[Data shown start]

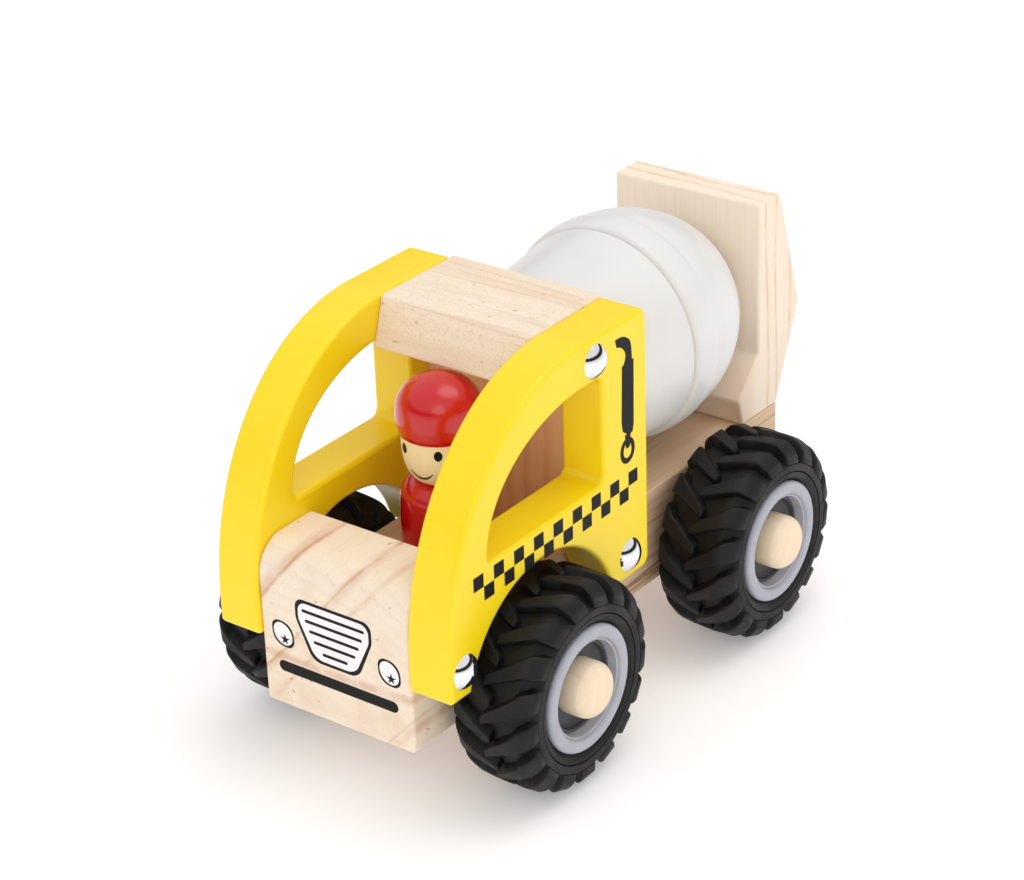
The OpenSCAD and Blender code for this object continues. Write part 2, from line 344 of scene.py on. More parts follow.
def wood(name, grain, pith, pale, late, streak, rings=0.35, streaks=0.4, ring_mm=3.2, gloss=0.62,
         seed=0.0, grit=0.0, specks=0.0, lines=()):
    """Pine as a solid texture: growth rings round a pith line, thin streaks and fibres along the grain.

    Each of lines is (normal, place, width, strength): a stain in the plane that is place along normal.
    """
    s = Shader(name, Roughness=gloss, Specular_IOR_Level=0.35)
    shift = (seed, seed * 0.37, seed * 0.71)
    warp = s.noise(s.stretched(along(grain, 26, 5), shift), detail=2.0)
    centred = s.stretched((1, 1, 1), tuple(-c for c in pith))
    ring = s.wave(centred, grain, RING_PERIOD / (ring_mm * MM), distortion=2.4, detail=2.0)
    band = s.ramp(ring, 0.0, rings, 0.40, 0.98)
    colour = s.mix(s.maths("MULTIPLY", band, s.ramp(warp, 0.35, 1.0, 0.35, 0.62)), pale, late)
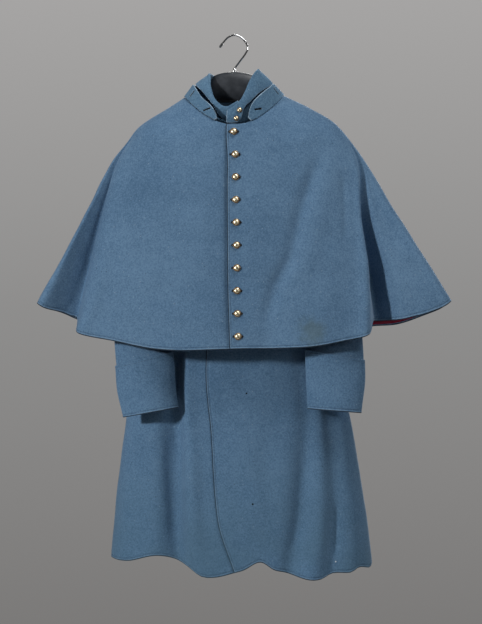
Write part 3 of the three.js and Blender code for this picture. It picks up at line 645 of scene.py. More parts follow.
def panelPlaces(shape, edge, far, edgeSteps, hemSteps, levels, pitch, edgeReach=16.0):
    turn = 1 if far > edge else -1
    dense = np.linspace(edge, far, 4000)
    atHem = runningLength(hangingPoint(shape, dense, 1.0))
    nearHem = np.interp(edgeSteps, atHem, dense * turn) * turn if len(edgeSteps) else np.array([edge])
    beyond = np.linspace(nearHem[-1], far, 4000)
    length = runningLength(hangingPoint(shape, beyond, 0.88))
    count = max(int(length[-1] / pitch), 4)
    even = np.interp(np.linspace(0, length[-1], count + 1)[1:], length, beyond)
    shares = (even - nearHem[-1]) / (far - nearHem[-1])
    nominal = np.concatenate([nearHem, even])
    aboveHem = hangingPoint(shape, nominal, 0.98)
    drop = np.linalg.norm(hangingPoint(shape, nominal, 1.0) - aboveHem, axis=-1) / 0.02
    lastHem = hemSteps[-1] if len(hemSteps) else 0.0
    down = [level * (1 - lastHem / drop) for level in levels]
    down += [1 - step / drop for step in hemSteps[-2::-1]]
    down = np.array(down)
    hemAngle = np.empty_like(down)
    for row in range(len(down)):
        close = edge + turn * np.linspace(0, edgeReach, 160)
        run = runningLength(hangingPoint(shape, close, down[row, 0]))
        near = np.interp(edgeSteps, run, close * turn) * turn if len(edgeSteps) else np.array([edge])
        hemAngle[row] = np.concatenate([near, near[-1] + (far - near[-1]) * shares])
    inside = cloth["inside"]
    fromEdge = np.concatenate([edgeSteps if len(edgeSteps) else [inside], np.full(count, inside)])
    fromHem = np.concatenate([np.full(len(levels) - 1, inside), hemSteps[::-1] if len(hemSteps) else [inside]])
    away = np.minimum(fromEdge[None, :], fromHem[:, None])
    return hemAngle, down, away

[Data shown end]

- [Aim]: Output the records exactly, including every line.

- [Exercise answer]:
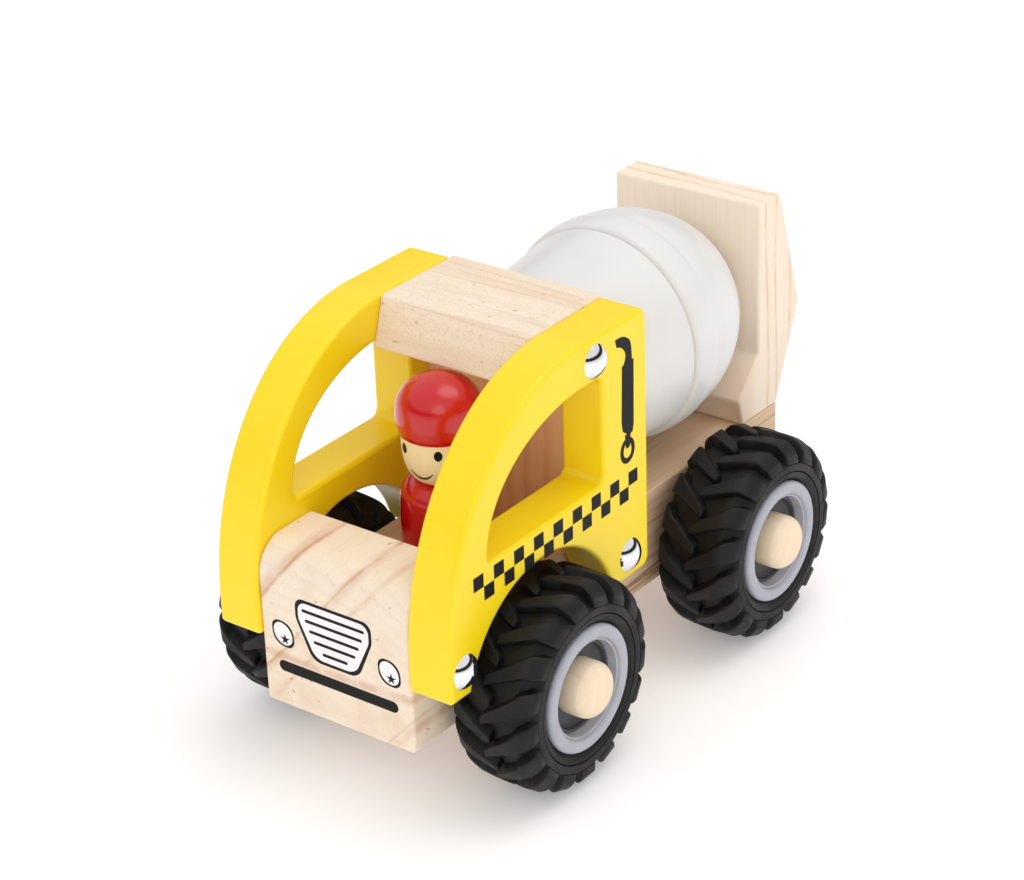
The OpenSCAD and Blender code for this object continues. Write part 2, from line 344 of scene.py on. More parts follow.
def wood(name, grain, pith, pale, late, streak, rings=0.35, streaks=0.4, ring_mm=3.2, gloss=0.62,
         seed=0.0, grit=0.0, specks=0.0, lines=()):
    """Pine as a solid texture: growth rings round a pith line, thin streaks and fibres along the grain.

    Each of lines is (normal, place, width, strength): a stain in the plane that is place along normal.
    """
    s = Shader(name, Roughness=gloss, Specular_IOR_Level=0.35)
    shift = (seed, seed * 0.37, seed * 0.71)
    warp = s.noise(s.stretched(along(grain, 26, 5), shift), detail=2.0)
    centred = s.stretched((1, 1, 1), tuple(-c for c in pith))
    ring = s.wave(centred, grain, RING_PERIOD / (ring_mm * MM), distortion=2.4, detail=2.0)
    band = s.ramp(ring, 0.0, rings, 0.40, 0.98)
    colour = s.mix(s.maths("MULTIPLY", band, s.ramp(warp, 0.35, 1.0, 0.35, 0.62)), pale, late)
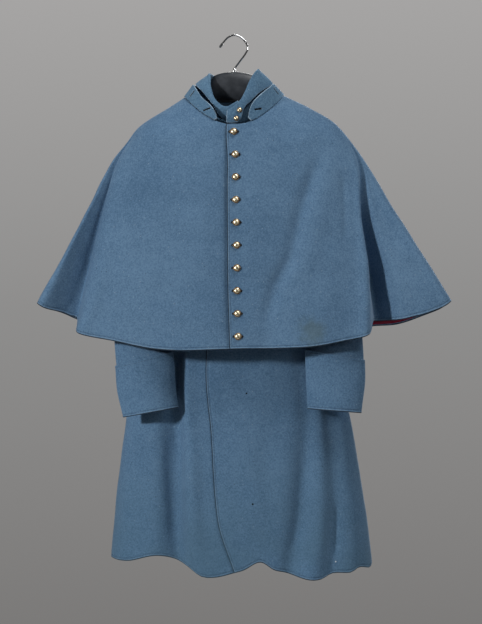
Write part 3 of the three.js and Blender code for this picture. It picks up at line 645 of scene.py. More parts follow.
def panelPlaces(shape, edge, far, edgeSteps, hemSteps, levels, pitch, edgeReach=16.0):
    turn = 1 if far > edge else -1
    dense = np.linspace(edge, far, 4000)
    atHem = runningLength(hangingPoint(shape, dense, 1.0))
    nearHem = np.interp(edgeSteps, atHem, dense * turn) * turn if len(edgeSteps) else np.array([edge])
    beyond = np.linspace(nearHem[-1], far, 4000)
    length = runningLength(hangingPoint(shape, beyond, 0.88))
    count = max(int(length[-1] / pitch), 4)
    even = np.interp(np.linspace(0, length[-1], count + 1)[1:], length, beyond)
    shares = (even - nearHem[-1]) / (far - nearHem[-1])
    nominal = np.concatenate([nearHem, even])
    aboveHem = hangingPoint(shape, nominal, 0.98)
    drop = np.linalg.norm(hangingPoint(shape, nominal, 1.0) - aboveHem, axis=-1) / 0.02
    lastHem = hemSteps[-1] if len(hemSteps) else 0.0
    down = [level * (1 - lastHem / drop) for level in levels]
    down += [1 - step / drop for step in hemSteps[-2::-1]]
    down = np.array(down)
    hemAngle = np.empty_like(down)
    for row in range(len(down)):
        close = edge + turn * np.linspace(0, edgeReach, 160)
        run = runningLength(hangingPoint(shape, close, down[row, 0]))
        near = np.interp(edgeSteps, run, close * turn) * turn if len(edgeSteps) else np.array([edge])
        hemAngle[row] = np.concatenate([near, near[-1] + (far - near[-1]) * shares])
    inside = cloth["inside"]
    fromEdge = np.concatenate([edgeSteps if len(edgeSteps) else [inside], np.full(count, inside)])
    fromHem = np.concatenate([np.full(len(levels) - 1, inside), hemSteps[::-1] if len(hemSteps) else [inside]])
    away = np.minimum(fromEdge[None, :], fromHem[:, None])
    return hemAngle, down, away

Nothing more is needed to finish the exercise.